Concentration signals dependency risk — and that’s revenue fragility. Investors say: we’ve got some concerns. That’s a ding. That’s a dent. We’re going to take some of your multiple away, some of your future money. It could be tougher deal terms, earn outs, hold backs. At the end of the day, to get the maximum multiple, you want to just be able to hand over the keys to the company and say: thank you. Thanks for the check. I’m going to move on with my life.
With a concentration of minimal clients you have pricing issues. If you have to increase prices but the fear is that the client will leave — you’ve lost some of your optionality. I looked at a company to purchase about two years ago. They hadn’t raised their prices in eight years. They were eight years behind the market. When you take a look at that, the buyer goes in, raises prices on the clients — and you’re going to have churn. They were shooting for the maximum multiple they could get. And I had to break it to them and say: you’re looking at about a quarter of the value that you’re thinking. It wasn’t done to be mean. It was because of the amount of risk.
The contract structure you have matters. Long-term contracts, termination clauses, renewal patterns — these reduce risk. Something based on a handshake increases the risk. When you have a predictable billing cycle with two years on the terms, somebody coming in can say there’s two years of profitability left on this revenue. But if everything is month to month, you’re absolutely going to have churn.
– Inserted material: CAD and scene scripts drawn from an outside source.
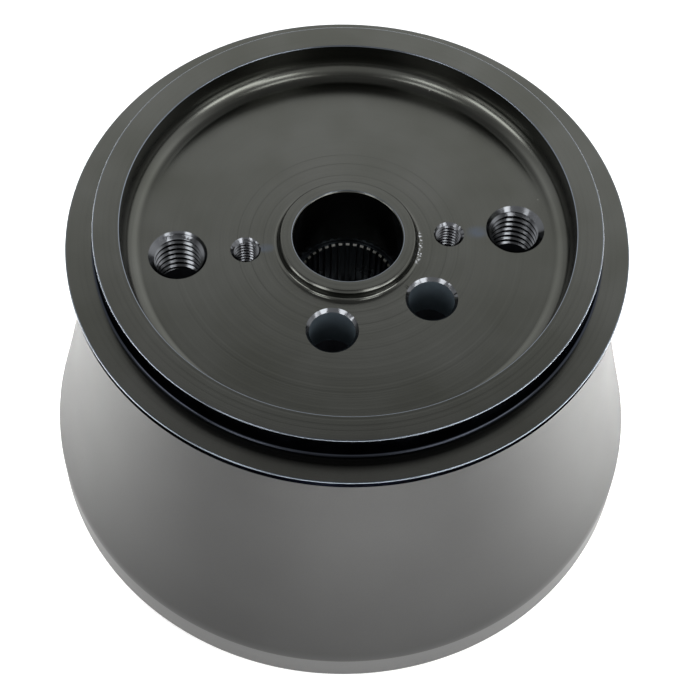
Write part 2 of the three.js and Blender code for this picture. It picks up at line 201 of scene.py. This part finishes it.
# Black anodised aluminium, faced on a lathe: a dark satin metal with fine rings from the tool tip
turnedAnodise = {
    "colour": "#464743", "lighter": "#4e4f4c", "roughness": 0.22,
    "ringWidth": 0.55,      # mm; the real feed is about 0.2, drawn coarser so that it shows
    "ringDepth": 0.004,     # mm
    "ringContrast": 0.07, "glossSwing": 0.05,
    "clouds": 45,           # per metre, so about 22 mm across
    "dust": 160, "dustRarity": 330,     # per metre: specks 6 mm apart, most of them then left out
    "dustColour": "#a8a8a4",
    "floorBelowTop": 8.6,   # mm; the dish's depth, for the rubs and flecks on its floor
    "toolMarks": (18.4, 21.6, 24.1),        # mm; radii where the tool dwelt and left a fine dark line
    "toolMarkHalfWidth": 0.09, "toolMarkColour": "#3a3b38",
    "smears": ((28.6, 8.2, 3.6), (18.0, 188.2, 2.6)),       # radius, angle, half length of faint blue rubs
    "smearColour": "#4d5562", "smearGrain": 420,            # per metre, so about 2.4 mm
    "galling": (15.9, -2.0, 6.0),           # radius, angle and reach of silver flecks at the boss's foot
    "gallingHalfWidth": 0.4, "gallingColour": "#b9bbc0", "gallingGrain": 1900,      # so about 0.5 mm
}


def spotMask(material, coords, height, radius, angle, reach, squash=1.0):
    # 1 at a place on the dish floor, fading to 0 at its reach, narrowed across the radius
    turn = math.radians(angle)
    centre = (radius * mm * math.cos(turn), radius * mm * math.sin(turn), height * mm)
    place = node(material, "Mapping", {"Vector": coords}, vector_type="TEXTURE", values={
        "Location": centre, "Rotation": (0, 0, turn), "Scale": (reach * mm, reach * squash * mm, 2 * mm)})
    away = node(material, "VectorMath", {0: place.outputs["Vector"]}, operation="LENGTH")
    return node(material, "MapRange", {"Value": away.outputs["Value"]}, interpolation_type="SMOOTHSTEP",
                values={"From Min": 1.0, "From Max": 0.2}).outputs["Result"]


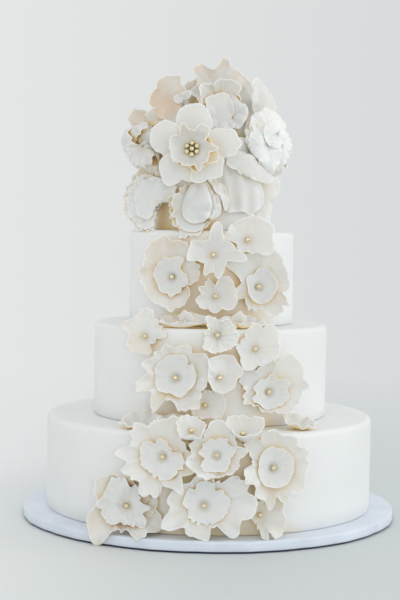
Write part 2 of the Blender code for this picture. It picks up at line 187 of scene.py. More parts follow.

Concentration reduction is not just drop the big client or grow everything faster. It’s how do we do this strategically — make moves behind the scenes so that if the big client leaves, we’re not scrambling. Take a look at your pipeline. Who’s the most susceptible to revenue loss? If you’re doing a million dollars in revenue and this person takes $250,000 — how long would it take your sales team to find a replacement? These are the questions to be asking. Set a threshold inside your organization and run it at least monthly. What’s your concentration threshold? Is there anybody over 20 percent? If there is, why? And what happens if they leave? Aloha and Mahalo.